_Your goal_
From the entries below, copy every line that holds the word "axes".

[Raw records]
=======
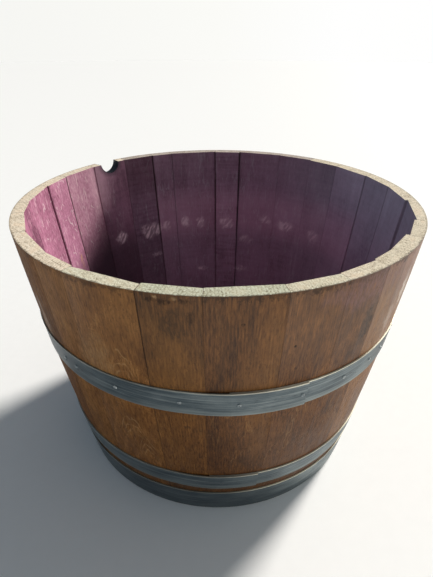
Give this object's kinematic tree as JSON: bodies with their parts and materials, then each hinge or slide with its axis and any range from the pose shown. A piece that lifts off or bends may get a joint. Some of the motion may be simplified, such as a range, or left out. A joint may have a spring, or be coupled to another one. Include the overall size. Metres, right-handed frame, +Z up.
{
  "type": "barrel planter",
  "caption": "Tub sawn from an oak wine barrel and used as a planter: coopered staves of mixed widths in riveted galvanised hoops, round a bevelled board head.",
  "frame": {"origin": "on the floor, on the barrel's axis, in the middle of the ring that the stave ends stand on", "axes": "+Z up along the barrel's axis; -Y is the front, the side that the picture is taken from; +X is to the right of that view"},
  "size_m": [0.6864, 0.6864, 0.475],
  "materials": {
    "stave_oak": "weathered, lightly oiled outside, wine-stained inside, sawn bare on the rim",
    "head_oak": "wine-stained oak boards",
    "dowel_wood": "plain turned dowel",
    "hoop_steel": "dull galvanised strap with lengthwise streaks",
    "rivet_steel": "dull galvanised, hammered flush",
    "screw_steel": "bright zinc"
  },
  "bodies": {
    "root": {"stave_01": "stave_oak", "stave_02": "stave_oak", "stave_03": "stave_oak", "stave_04": "stave_oak", "stave_05": "stave_oak", "stave_06": "stave_oak", "stave_07": "stave_oak", "stave_08": "stave_oak", "stave_09": "stave_oak", "stave_10": "stave_oak", "stave_11": "stave_oak", "stave_12": "stave_oak", "stave_13": "stave_oak", "stave_14": "stave_oak", "stave_15": "stave_oak", "stave_16": "stave_oak", "stave_17": "stave_oak", "stave_18": "stave_oak", "stave_19": "stave_oak", "stave_20": "stave_oak", "stave_21": "stave_oak", "stave_22": "stave_oak", "stave_23": "stave_oak", "stave_24": "stave_oak", "bung_stave": "stave_oak", "stave_26": "stave_oak", "stave_27": "stave_oak", "head_board_1": "head_oak", "head_board_2": "head_oak", "head_board_3": "head_oak", "head_board_4": "head_oak", "head_board_5": "head_oak", "head_board_6": "head_oak", "head_dowels": "dowel_wood", "bilge_hoop": "hoop_steel", "quarter_hoop": "hoop_steel", "head_hoop": "hoop_steel", "bilge_hoop_rivets": "rivet_steel", "quarter_hoop_rivets": "rivet_steel", "head_hoop_rivets": "rivet_steel", "bilge_hoop_screws": "screw_steel"}
  },
  "joints": []
}
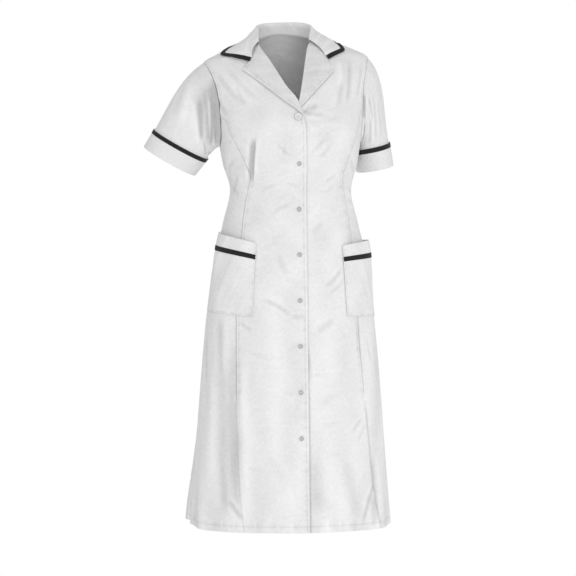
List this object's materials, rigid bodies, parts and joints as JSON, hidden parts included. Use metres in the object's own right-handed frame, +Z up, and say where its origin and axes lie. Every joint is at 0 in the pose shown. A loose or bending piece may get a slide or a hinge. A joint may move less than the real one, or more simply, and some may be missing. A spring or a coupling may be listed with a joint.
{
  "type": "nurse uniform dress",
  "caption": "Knee-length short-sleeved uniform dress with notched collar, button front, turned-back cuffs and patch pockets, hollow as when it is worn.",
  "frame": {"origin": "where the wearer's shoulders and neck hold the dress up: midway between the two points where the shoulder seams meet the neck", "axes": "+Z up; the front faces -Y; +X is the wearer's left side"},
  "size_m": [0.5563, 0.3248, 1.1119],
  "materials": {
    "white_cloth": "matt plain weave",
    "black_braid": "matt braid",
    "white_plastic": "satin"
  },
  "bodies": {
    "root": {"back": "white_cloth", "button_1": "white_plastic", "collar": "white_cloth", "collar_trim": "black_braid", "cuff_left": "white_cloth", "cuff_right": "white_cloth", "cuff_trim_left": "black_braid", "cuff_trim_right": "black_braid", "front_left": "white_cloth", "front_right": "white_cloth", "lapel_left": "white_cloth", "lapel_right": "white_cloth", "pocket_left": "white_cloth", "pocket_right": "white_cloth", "pocket_trim_left": "black_braid", "pocket_trim_right": "black_braid", "side_front_left": "white_cloth", "side_front_right": "white_cloth", "sleeve_left": "white_cloth", "sleeve_right": "white_cloth", "stud_2": "white_plastic", "stud_3": "white_plastic", "stud_4": "white_plastic", "stud_5": "white_plastic", "stud_6": "white_plastic", "stud_7": "white_plastic", "stud_8": "white_plastic"}
  },
  "joints": []
}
=======
_Solved problem_
  "frame": {"origin": "on the floor, on the barrel's axis, in the middle of the ring that the stave ends stand on", "axes": "+Z up along the barrel's axis; -Y is the front, the side that the picture is taken from; +X is to the right of that view"},
List this object's materials, rigid bodies, parts and joints as JSON, hidden parts included. Use metres in the object's own right-handed frame, +Z up, and say where its origin and axes lie. Every joint is at 0 in the pose shown. A loose or bending piece may get a slide or a hinge. A joint may move less than the real one, or more simply, and some may be missing. A spring or a coupling may be listed with a joint.
  "frame": {"origin": "where the wearer's shoulders and neck hold the dress up: midway between the two points where the shoulder seams meet the neck", "axes": "+Z up; the front faces -Y; +X is the wearer's left side"},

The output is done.